A full score of the opera comique version was never issued, the standard Choudens edition was based on Guiraud's revisions to Bizet's manuscript. And Bizet's own vocal score was all but forgotten. In fact, the rather turbulent nature of the early rehearsals for the premiere of the opera gave rise to the legend that the composer was steamrollered into some of the changes. The problems arise partly because, during the rehearsal period Bizet's changes were put into the conducting score and parts but not back into the autograph. And the fact that his changes generally involved pruning, cutting and tightening was of course only grist to the mill. The image of the poor composer forced to cut his music.

In fact, Bizet was no push-over and where essentials were concerned, was quite determined. There are indications that it was Bizet who insisted that the librettists stay close to Merimee and not water down the plot too much. Various sections of the score (such as the Habanera) underwent numerous revisions until they satisfied Bizet.

As originally written in the autograph, Carmen was a very long score and it was inevitable that cuts would be necessary. But clearly Bizet was also concerned about the way the drama functioned on stage. After all, his previous operas had all be rather different, more conventional beasts. So Bizet's changes improved the dramatic flow. In a couple of cases we do lose interesting music and there is a good case for restoring them once in while.

But, starting in the 50's and 60's people went much further, not only restoring the spoken dialogue but opening up chunks of the work which Bizet had rejected. The idea was lost that Bizet's vocal score could be paramount. And, it needs to be emphasised, the vocal score was published as a result of contract between Bizet and Choudens, he corrected the proofs; what was published was what he wanted.

What was needed was a new, critical edition.

What we got, in 1964, was the version by Fritz Oeser which, by being reliant on the conducting score, down grading the significance of Bizet's vocal score and being quite confident that Oeser 'knew' what Bizet intend, has produced a bloated farrago.
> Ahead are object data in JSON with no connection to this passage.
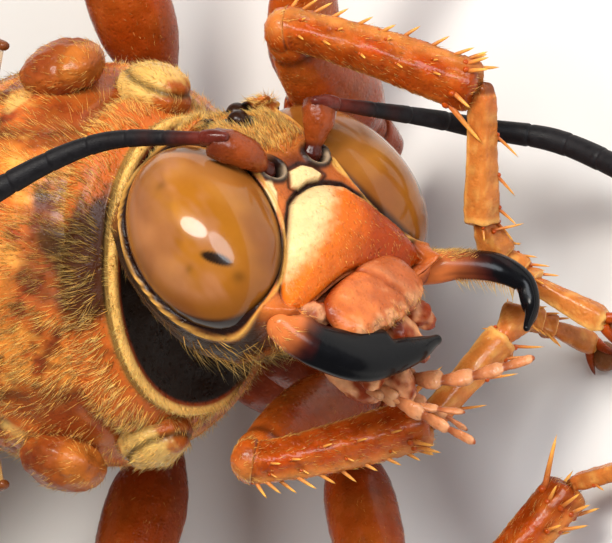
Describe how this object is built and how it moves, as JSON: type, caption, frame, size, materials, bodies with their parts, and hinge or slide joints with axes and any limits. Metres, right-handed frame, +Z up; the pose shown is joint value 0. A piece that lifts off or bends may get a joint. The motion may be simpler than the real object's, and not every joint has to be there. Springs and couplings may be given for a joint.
{
  "type": "cicada killer wasp model",
  "caption": "Life-size still model of a large solitary wasp standing on the floor and grooming its turned head with a raised front foot, wings folded back over a banded abdomen.",
  "frame": {"origin": "middle of the bounding box's underside, at floor level under the feet", "axes": "+X to the wasp's left, -Y forward along the body, +Z up from the floor"},
  "size_m": [0.0278, 0.0456, 0.0151],
  "materials": {
    "amber_shell": "glossy orange-brown shell with fine pale hair",
    "rust_shell": "satin red-brown shell under short golden hair",
    "dark_shell": "near-black shell, satin",
    "yellow_shell": "satin pale yellow shell with golden hair",
    "banded_shell": "glossy red-brown and black with pale yellow bands",
    "eye_lens": "polished amber with smoky marks",
    "feeler": "matt black with a fine grey bloom",
    "mandible": "polished black, orange-brown at the base",
    "mouthparts": "pale orange, slightly translucent",
    "wing_membrane": "thin amber membrane with brown veins",
    "leg_shell": "clear glossy orange-brown with golden spines"
  },
  "bodies": {
    "root": {"head": "amber_shell", "labrum": "amber_shell", "eye_left": "eye_lens", "eye_right": "eye_lens", "mandible_left": "mandible", "mandible_right": "mandible", "mouthparts": "mouthparts", "scape_left": "rust_shell", "scape_right": "rust_shell", "flagellum_inner_left": "feeler", "flagellum_inner_right": "feeler", "flagellum_outer_left": "feeler", "flagellum_outer_right": "feeler", "neck": "dark_shell", "pronotum": "yellow_shell", "propleura": "dark_shell", "thorax": "rust_shell", "scutellum": "rust_shell", "propodeum": "rust_shell", "tegula_left": "amber_shell", "tegula_right": "amber_shell", "forewing_left": "wing_membrane", "forewing_right": "wing_membrane", "hindwing_left": "wing_membrane", "hindwing_right": "wing_membrane", "abdomen_1": "banded_shell", "abdomen_2": "banded_shell", "abdomen_3": "banded_shell", "abdomen_4": "banded_shell", "abdomen_5": "banded_shell", "abdomen_6": "banded_shell", "coxa_fore_left": "rust_shell", "coxa_fore_right": "rust_shell", "coxa_mid_left": "rust_shell", "coxa_mid_right": "rust_shell", "coxa_hind_left": "rust_shell", "coxa_hind_right": "rust_shell", "femur_fore_left": "leg_shell", "femur_fore_right": "leg_shell", "femur_mid_left": "leg_shell", "femur_mid_right": "leg_shell", "femur_hind_left": "leg_shell", "femur_hind_right": "leg_shell", "tibia_fore_left": "leg_shell", "tibia_fore_right": "leg_shell", "tibia_mid_left": "leg_shell", "tibia_mid_right": "leg_shell", "tibia_hind_left": "leg_shell", "tibia_hind_right": "leg_shell", "tarsus_fore_left": "leg_shell", "tarsus_fore_right": "leg_shell", "tarsus_mid_left": "leg_shell", "tarsus_mid_right": "leg_shell", "tarsus_hind_left": "leg_shell", "tarsus_hind_right": "leg_shell"}
  },
  "joints": []
}
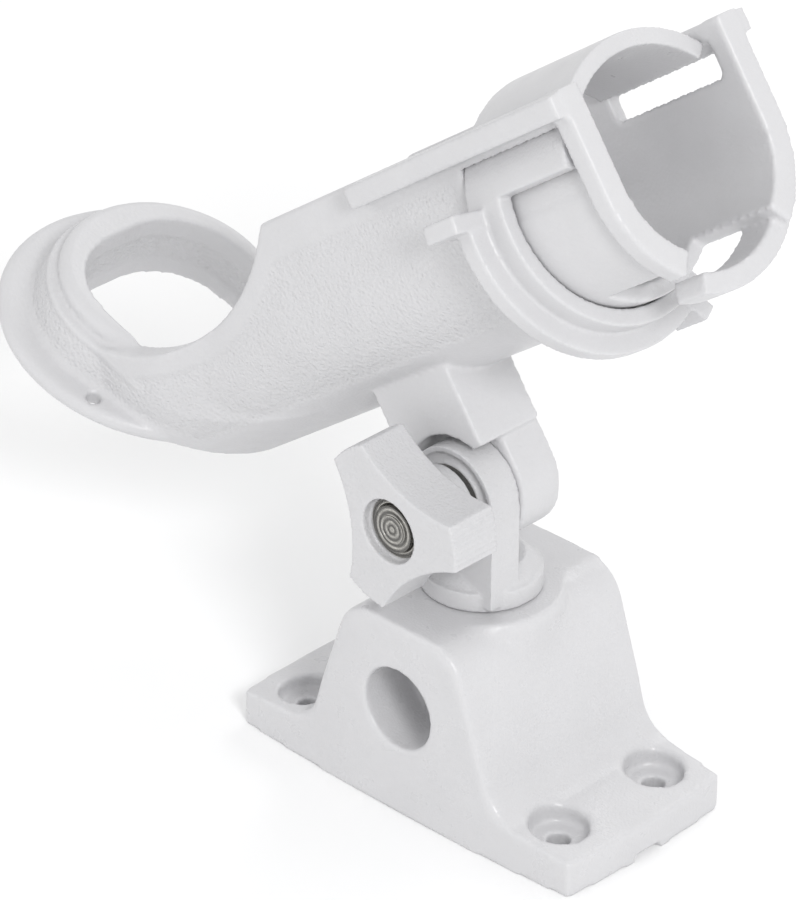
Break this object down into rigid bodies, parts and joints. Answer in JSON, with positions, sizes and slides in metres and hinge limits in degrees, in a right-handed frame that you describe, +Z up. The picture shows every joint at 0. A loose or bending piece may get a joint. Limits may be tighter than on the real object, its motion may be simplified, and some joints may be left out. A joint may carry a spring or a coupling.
{
  "type": "fishing rod holder",
  "caption": "White nylon fishing rod holder: open rod cradle with butt ring and turning lock collar, on a tilting, swivelling post in a screw-down base with a side socket.",
  "frame": {"origin": "centre of the base's underside, between the four screw holes", "axes": "+Z up out of the mounting surface, +X along the base towards the cradle's front end, Y across"},
  "size_m": [0.2578, 0.092, 0.231],
  "materials": {
    "base_nylon": "satin moulded",
    "post_nylon": "satin moulded",
    "cradle_nylon": "fine pebble texture",
    "collar_nylon": "fine pebble texture",
    "knob_nylon": "satin moulded",
    "stainless": "turned stainless"
  },
  "bodies": {
    "base": {"base_mount": "base_nylon"},
    "post": {"swivel_post": "post_nylon", "stem_washer": "stainless", "stem_screw": "stainless"},
    "cradle": {"rod_cradle": "cradle_nylon", "pivot_bolt": "stainless", "bolt_head_washer": "stainless"},
    "collar": {"locking_collar": "collar_nylon"},
    "washer": {"knob_washer": "stainless"},
    "knob": {"clamp_knob": "knob_nylon", "knob_insert": "stainless"}
  },
  "joints": [
    {"name": "post_swivel", "type": "hinge", "parent": "base", "child": "post", "pos_m": [0, 0, 0.059], "axis": [0, 0, 1], "continuous": true},
    {"name": "cradle_tilt", "type": "hinge", "parent": "post", "child": "cradle", "pos_m": [0, 0, 0.09], "axis": [0, -1, 0], "range_deg": [-50, 25]},
    {"name": "collar_turn", "type": "hinge", "parent": "cradle", "child": "collar", "pos_m": [0.02732, 0.008, 0.18187], "axis": [0.81, 0, 0.5864], "range_deg": [0, 82]},
    {"name": "washer_slide", "type": "slide", "parent": "cradle", "child": "washer", "axis": [0, -1, 0], "range_m": [0, 0.00376]},
    {"name": "knob_turn", "type": "hinge", "parent": "washer", "child": "knob", "pos_m": [0, -0.02, 0.09], "axis": [0, -1, 0], "range_deg": [0, 1080]}
  ],
  "couplings": [
    {"joint": "washer_slide", "follows": "knob_turn", "m_per_rad": 0.00019894}
  ]
}
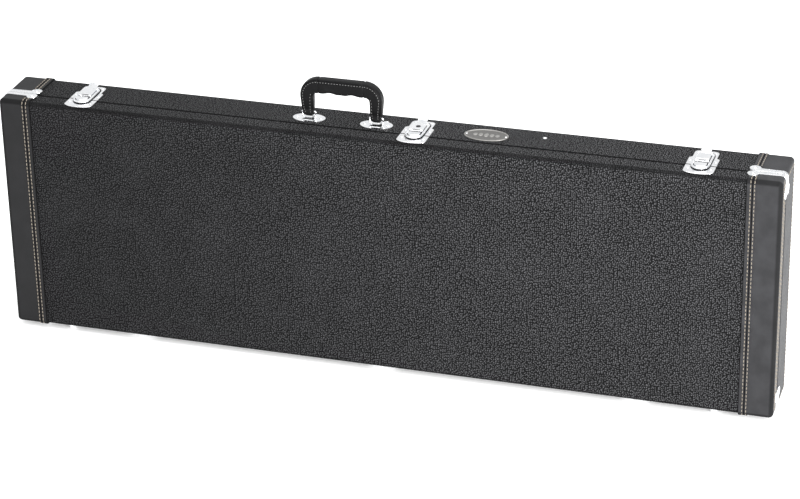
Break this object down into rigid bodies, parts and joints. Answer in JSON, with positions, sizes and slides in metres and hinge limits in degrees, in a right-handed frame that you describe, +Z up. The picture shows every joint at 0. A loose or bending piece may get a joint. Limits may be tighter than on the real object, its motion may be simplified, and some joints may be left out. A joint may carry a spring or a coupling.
{
  "type": "guitar case",
  "caption": "Rectangular hard-shell guitar case: hinged lid, draw latches, padded swinging handle, corner guards, feet, and a plush interior with a neck channel and a pocket.",
  "frame": {"origin": "on the ground under the middle of the case as it stands closed on its feet, level with the middle of its depth", "axes": "+Z up to the handle; +X along the case, towards the end that holds the headstock; the lid faces -Y and the body's back faces +Y"},
  "size_m": [1.2232, 0.1042, 0.4593],
  "materials": {
    "pebbled_vinyl": "black coarse-pebbled vinyl over plywood",
    "smooth_leatherette": "smooth charcoal leatherette with beige stitching",
    "handle_leather": "black padded leatherette, edge-stitched",
    "chrome": "bright plated steel",
    "lock_steel": "dull turned steel",
    "badge_pewter": "dark pewter with a raised rim",
    "plush_lining": "short black plush over foam"
  },
  "bodies": {
    "body": {"accessory_pocket_lid": "plush_lining", "badge": "badge_pewter", "body_back_pad": "plush_lining", "body_back_panel": "pebbled_vinyl", "body_bottom_left_guard": "chrome", "body_bottom_right_guard": "chrome", "body_bottom_wall": "pebbled_vinyl", "body_left_end_cover": "smooth_leatherette", "body_left_wall": "pebbled_vinyl", "body_lower_pad": "plush_lining", "body_right_end_cover": "smooth_leatherette", "body_right_wall": "pebbled_vinyl", "body_top_left_guard": "chrome", "body_top_right_guard": "chrome", "body_top_wall": "pebbled_vinyl", "body_upper_pad": "plush_lining", "foot_rear_left": "chrome", "foot_rear_right": "chrome", "handle_left_plate": "chrome", "handle_right_plate": "chrome", "hinge_left_body_leaf": "chrome", "hinge_left_pin": "chrome", "hinge_middle_body_leaf": "chrome", "hinge_middle_pin": "chrome", "hinge_right_body_leaf": "chrome", "hinge_right_pin": "chrome", "latch_left_base": "chrome", "latch_middle_base": "chrome", "latch_right_base": "chrome", "neck_cradle": "plush_lining"},
    "lid": {"foot_front_left": "chrome", "foot_front_right": "chrome", "hinge_left_lid_leaf": "chrome", "hinge_middle_lid_leaf": "chrome", "hinge_right_lid_leaf": "chrome", "latch_left_strike": "chrome", "latch_middle_strike": "chrome", "latch_right_strike": "chrome", "lid_bottom_left_guard": "chrome", "lid_bottom_right_guard": "chrome", "lid_bottom_wall": "pebbled_vinyl", "lid_front_panel": "pebbled_vinyl", "lid_left_end_cover": "smooth_leatherette", "lid_left_wall": "pebbled_vinyl", "lid_pad": "plush_lining", "lid_right_end_cover": "smooth_leatherette", "lid_right_wall": "pebbled_vinyl", "lid_top_left_guard": "chrome", "lid_top_right_guard": "chrome", "lid_top_wall": "pebbled_vinyl"},
    "latch_left_lever": {"latch_left_lever": "chrome"},
    "latch_left_loop": {"latch_left_loop": "chrome"},
    "latch_middle_lever": {"latch_middle_lever": "chrome"},
    "latch_middle_loop": {"latch_middle_loop": "chrome"},
    "latch_right_lever": {"latch_right_lever": "chrome"},
    "latch_right_loop": {"latch_right_loop": "chrome"},
    "lock_plug": {"lock_plug": "lock_steel"},
    "handle": {"handle_grip": "handle_leather", "handle_left_ring": "chrome", "handle_right_ring": "chrome"}
  },
  "joints": [
    {"name": "lid_hinge", "type": "hinge", "parent": "body", "child": "lid", "pos_m": [0, -0.0185, 0.0053], "axis": [1, 0, 0], "range_deg": [0, 100]},
    {"name": "latch_left_lever_turn", "type": "hinge", "parent": "body", "child": "latch_left_lever", "pos_m": [-0.481, -0.011, 0.3951], "axis": [1, 0, 0], "range_deg": [0, 95]},
    {"name": "latch_left_loop_turn", "type": "hinge", "parent": "latch_left_lever", "child": "latch_left_loop", "pos_m": [-0.481, 0.0155, 0.3947], "axis": [1, 0, 0], "range_deg": [-64, 0]},
    {"name": "latch_middle_lever_turn", "type": "hinge", "parent": "body", "child": "latch_middle_lever", "pos_m": [0.053, -0.011, 0.3951], "axis": [1, 0, 0], "range_deg": [0, 95]},
    {"name": "latch_middle_loop_turn", "type": "hinge", "parent": "latch_middle_lever", "child": "latch_middle_loop", "pos_m": [0.053, 0.0155, 0.3947], "axis": [1, 0, 0], "range_deg": [-64, 0]},
    {"name": "latch_right_lever_turn", "type": "hinge", "parent": "body", "child": "latch_right_lever", "pos_m": [0.485, -0.011, 0.3951], "axis": [1, 0, 0], "range_deg": [0, 95]},
    {"name": "latch_right_loop_turn", "type": "hinge", "parent": "latch_right_lever", "child": "latch_right_loop", "pos_m": [0.485, 0.0155, 0.3947], "axis": [1, 0, 0], "range_deg": [-64, 0]},
    {"name": "lock_plug_turn", "type": "hinge", "parent": "latch_middle_lever", "child": "lock_plug", "pos_m": [0.053, -0.0005, 0.3981], "axis": [0, 0, 1], "range_deg": [0, 90]},
    {"name": "handle_swing", "type": "hinge", "parent": "body", "child": "handle", "pos_m": [-0.067, 0.0025, 0.3945], "axis": [1, 0, 0], "range_deg": [-65, 65]}
  ],
  "couplings": [
    {"joint": "latch_left_loop_turn", "follows": "latch_left_lever_turn", "ratio": -0.6667},
    {"joint": "latch_middle_loop_turn", "follows": "latch_middle_lever_turn", "ratio": -0.6667},
    {"joint": "latch_right_loop_turn", "follows": "latch_right_lever_turn", "ratio": -0.6667}
  ]
}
Winton Dean in his Master Musicians book on Bizet says the Oeser edition is 'perhaps the most corrupt score of any major masterpiece published in modern times, is an arbitrary selection from almost every stage of Bizet's work; the editor adopt readings scrapped before the score was copied, others rejected later, and some that were never admitted at all, while frequently dismissing the definitive text with words of contempt and sometimes not even citing it. The third and fourth finales in particular reflect none of Bizet's version and are full of extraneous stage directions that contradict both the libretto and the music'.

For anyone interested in pursuing this matter further, I can heartily recommend Winton Dean's book on Bizet in the Master Musicians series, which talks lucidly about Bizet the man and his music and the vicissitudes of Carmen. Dean's essay The True Carmen? which brilliantly demolishes, in careful detail, the substance of Fritz Oeser's edition of Carmen, was reprinted in Dean's book Essays in Opera. The essay is also illuminating in the way Dean demonstrates, in the cast of the Act 4 finale, quite how fine Bizet's dramatic instincts were when he re-shaped and cut during rehearsals.

Since its publication, the Oeser edition has caused many a production of Carmen to falter when it came to being true to the composer's wishes. And whilst Oeser's popularity has thankfully waned, we haven't been exactly spotless more recently particularly when it comes to the dialogue. The new production at the Opera Comique, conducted by John Eliot Gardiner and directed by Adrian Noble used spoken dialogue but cut it to the bone. ENO previous production used no dialogue at all, which left Bizet's music very oddly situated in places. I have no idea what edition ENO are using for their new production which has just debuted (none of the reviews has so far made it clear), but the dialogue has again been cut to the bone.

Richard Langham Smith's new edition is available from Peters and this was used as the basis for the recording on Chandos. There is also an edition by Robert Didon available from Schott. Do we need two? Well, each editor has placed a different reliance on the sources. According to Mary Dibbern in Carmen: A Performance Guide Didon places the 1875 vocal score first, then uses the autograph and conductors score to fill in the missing dynamic markings and performance indications, with the dialogue taken from the first libretto. Included as options are five passages cut by Bizet which have become popular since the publication of the Oeser edition. Richard Langham Smith has used the orchestral score at the Opera Comique as his primary source, relying on the 1875 vocal score to determine what the singers actually sang, but not necessarily the ordering of the numbers. The dialogue takes account both of the first edition libretto and of the indication at the Opera Comique. Whereas Didon places the autograph score quite high in his hierarchy, Langham Smith does not, preferring instead to rely on the score at the Opera Comique. Langham Smith's intentions being to establish a version which establishes the work as performed at the Opera Comique some time after its premiere, after it had had time to mature, but before 1890.

The results can only be in performance, and it will be interesting to see what effect these scores have on productions of Carmen from henceforth.

English National Opera's new production of Carmen directed by Calixto Bieuto, conducted by Ryan Wigglesworth with Ruxandra Donose in the title role opened at the London Coliseum on Wednesday 21 November and performances continue till Sunday 9 December.